Bu isimlerden birisi olan Lukas Podolski şimdilerde Almanya’da ‘Mangal’ isimli döner restoranları zinciri sahibi. Avrupa Futbol Şampiyonası esnasında Almanya’nın belli bölgelerinde bir köşe başında ‘Podolski–Mangal’ tabelalarını görürseniz şaşırmayın.

Sadece Derwall, Feldkamp ve Podolski mi?
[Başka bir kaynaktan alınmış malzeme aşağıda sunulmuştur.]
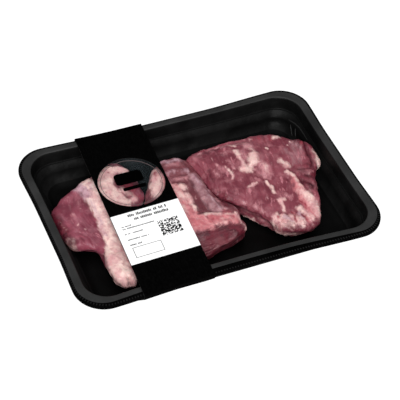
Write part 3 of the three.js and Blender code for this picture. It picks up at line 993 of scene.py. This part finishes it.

Türk-Alman futbol geleneği Christoph Daum, Toni Schumacher, Sepp Piontek, Joachim Löw ve daha nicelerinin bıraktığı hatıralarla ırkçılığa karşı bir ipotek niteliğinde.

Daum ve Feldkamp ile de yollarımız Almanya’da sık sık kesişti.
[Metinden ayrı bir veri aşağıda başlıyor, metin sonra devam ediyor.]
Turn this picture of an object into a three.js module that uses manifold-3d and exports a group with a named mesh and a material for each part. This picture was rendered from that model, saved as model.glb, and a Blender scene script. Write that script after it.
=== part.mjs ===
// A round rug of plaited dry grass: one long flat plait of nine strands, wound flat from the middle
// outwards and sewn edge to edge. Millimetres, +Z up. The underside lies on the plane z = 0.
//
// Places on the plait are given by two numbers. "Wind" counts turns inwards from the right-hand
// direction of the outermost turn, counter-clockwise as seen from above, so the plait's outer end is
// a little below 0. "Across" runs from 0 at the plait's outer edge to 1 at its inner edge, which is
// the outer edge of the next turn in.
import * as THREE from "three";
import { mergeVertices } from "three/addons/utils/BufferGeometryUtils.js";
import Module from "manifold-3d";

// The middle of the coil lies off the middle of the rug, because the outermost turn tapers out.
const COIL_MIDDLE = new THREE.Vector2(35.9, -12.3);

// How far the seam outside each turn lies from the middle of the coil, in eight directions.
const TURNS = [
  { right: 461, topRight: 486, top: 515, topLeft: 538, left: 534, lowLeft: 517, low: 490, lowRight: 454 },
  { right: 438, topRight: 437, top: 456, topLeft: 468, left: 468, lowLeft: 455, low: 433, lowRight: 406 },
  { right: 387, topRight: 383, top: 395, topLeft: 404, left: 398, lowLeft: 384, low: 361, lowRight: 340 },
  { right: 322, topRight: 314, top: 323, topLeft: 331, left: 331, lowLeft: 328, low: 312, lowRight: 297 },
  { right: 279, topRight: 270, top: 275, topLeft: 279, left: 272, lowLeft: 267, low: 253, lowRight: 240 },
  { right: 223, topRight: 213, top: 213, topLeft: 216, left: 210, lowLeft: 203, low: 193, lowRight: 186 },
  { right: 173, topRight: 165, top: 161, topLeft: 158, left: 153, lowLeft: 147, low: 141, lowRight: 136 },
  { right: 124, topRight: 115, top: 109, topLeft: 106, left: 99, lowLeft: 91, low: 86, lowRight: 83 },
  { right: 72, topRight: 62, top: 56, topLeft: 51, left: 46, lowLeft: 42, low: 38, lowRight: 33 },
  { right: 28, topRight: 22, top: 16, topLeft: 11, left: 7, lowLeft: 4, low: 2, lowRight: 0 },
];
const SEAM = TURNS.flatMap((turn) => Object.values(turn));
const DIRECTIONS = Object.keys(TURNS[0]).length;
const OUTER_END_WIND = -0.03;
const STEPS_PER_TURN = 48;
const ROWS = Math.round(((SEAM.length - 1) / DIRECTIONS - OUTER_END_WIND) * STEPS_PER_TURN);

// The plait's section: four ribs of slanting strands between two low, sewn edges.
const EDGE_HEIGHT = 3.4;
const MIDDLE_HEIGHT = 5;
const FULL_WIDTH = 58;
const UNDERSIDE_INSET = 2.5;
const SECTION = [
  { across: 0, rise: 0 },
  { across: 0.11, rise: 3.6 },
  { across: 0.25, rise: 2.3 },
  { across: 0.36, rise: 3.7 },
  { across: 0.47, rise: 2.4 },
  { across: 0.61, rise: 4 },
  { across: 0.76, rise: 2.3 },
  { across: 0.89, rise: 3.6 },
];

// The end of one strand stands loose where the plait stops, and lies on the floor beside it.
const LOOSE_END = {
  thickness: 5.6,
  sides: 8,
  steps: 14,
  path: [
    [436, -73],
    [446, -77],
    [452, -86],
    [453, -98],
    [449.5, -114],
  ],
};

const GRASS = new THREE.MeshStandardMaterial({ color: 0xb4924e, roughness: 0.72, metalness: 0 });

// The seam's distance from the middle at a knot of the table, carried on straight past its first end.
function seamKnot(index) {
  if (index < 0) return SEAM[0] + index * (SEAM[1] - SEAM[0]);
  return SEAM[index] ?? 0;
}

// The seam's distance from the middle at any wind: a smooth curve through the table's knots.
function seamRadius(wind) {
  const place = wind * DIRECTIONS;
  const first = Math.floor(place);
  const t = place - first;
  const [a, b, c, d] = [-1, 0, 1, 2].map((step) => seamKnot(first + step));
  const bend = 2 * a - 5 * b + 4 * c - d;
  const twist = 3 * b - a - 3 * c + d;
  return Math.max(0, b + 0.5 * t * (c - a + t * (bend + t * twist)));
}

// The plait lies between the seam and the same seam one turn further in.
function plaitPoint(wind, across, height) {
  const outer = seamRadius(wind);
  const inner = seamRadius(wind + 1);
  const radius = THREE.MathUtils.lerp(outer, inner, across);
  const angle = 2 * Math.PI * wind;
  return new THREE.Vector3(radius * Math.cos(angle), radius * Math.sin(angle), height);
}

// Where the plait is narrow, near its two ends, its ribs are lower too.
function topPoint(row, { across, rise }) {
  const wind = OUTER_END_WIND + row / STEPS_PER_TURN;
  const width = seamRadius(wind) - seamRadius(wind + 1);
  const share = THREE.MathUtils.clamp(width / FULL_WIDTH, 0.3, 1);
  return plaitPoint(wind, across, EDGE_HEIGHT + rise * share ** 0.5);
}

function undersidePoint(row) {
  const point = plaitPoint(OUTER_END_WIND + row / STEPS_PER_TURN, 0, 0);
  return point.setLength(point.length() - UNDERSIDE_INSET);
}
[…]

Feldkamp ile her karşılaştığımızda ‘Şef’ diye hitap ederdi. Hoca’nın karşısındakine iltifat etme özeni bir yana, girdiği ortamdaki muhataplarını anında konumlandırma yeteneği her zaman dikkate değerdi.

2000’li yıllarda Beşiktaş Teknik Direktörü olduğu dönemde Daum Koblenz Eyalet Mahkemesi’nde kokain kullanmak ve satmak isnadıyla yargılandı. Gaye Türk futbolcuları Alman milli takımına almak isteyen teknik adamın önünü kesmekti. Daum beraat etti. Bir gün Koblenz’de mahkeme sonrası dertleşirken “Türkler vefalı insanlar. Beni buraya her hafta Beşiktaş gönderiyor. Masraflarımı ödüyor. Bizde düşene vuruyorlar. Türkler düşenin elinden tutuyor” sözleri ağzından döküldü.
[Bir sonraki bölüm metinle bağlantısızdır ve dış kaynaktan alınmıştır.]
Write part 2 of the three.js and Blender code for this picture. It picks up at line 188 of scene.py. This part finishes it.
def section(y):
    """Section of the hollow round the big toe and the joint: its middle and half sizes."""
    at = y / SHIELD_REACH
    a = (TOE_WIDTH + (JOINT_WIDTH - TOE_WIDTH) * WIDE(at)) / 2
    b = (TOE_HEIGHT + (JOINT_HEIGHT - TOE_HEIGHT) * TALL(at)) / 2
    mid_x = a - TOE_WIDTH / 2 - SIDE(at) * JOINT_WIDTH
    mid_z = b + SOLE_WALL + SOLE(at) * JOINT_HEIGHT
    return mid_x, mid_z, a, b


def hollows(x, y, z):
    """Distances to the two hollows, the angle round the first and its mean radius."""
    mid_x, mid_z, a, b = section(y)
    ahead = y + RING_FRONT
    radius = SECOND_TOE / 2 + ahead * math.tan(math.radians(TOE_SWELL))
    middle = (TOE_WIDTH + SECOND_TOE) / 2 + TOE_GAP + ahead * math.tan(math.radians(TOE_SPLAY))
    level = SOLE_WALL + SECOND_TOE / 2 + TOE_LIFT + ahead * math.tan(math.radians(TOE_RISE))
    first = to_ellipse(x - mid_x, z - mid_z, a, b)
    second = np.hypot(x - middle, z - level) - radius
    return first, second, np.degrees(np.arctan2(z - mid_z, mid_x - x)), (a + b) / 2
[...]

Bu satırları doğrulayan son haber Dortmund’dan geliyor. Bundesliga’nın en genç profesyonel futbol oyuncusu unvanına sahip Nuri Şahin’in 1 Temmuz itibarıyla Borissia Dortmund Teknik Direktörlüğüne getirildiği müjdesi Almanya gündemine bomba gibi düşüyor.

Bu duygularla Alman - Türk futbol rekabetine yakışanın ‘beraberlik’ olduğunu rahatlıkla söyleyebiliriz. Mesut’la, İlkay’la, Nuri’yle ve Emre Can ile omuz omuza futbol oynamış Türk ve Alman oyuncuları bünyesinde barındıran Alman ve Türk milli takımlarına başarılar diliyoruz.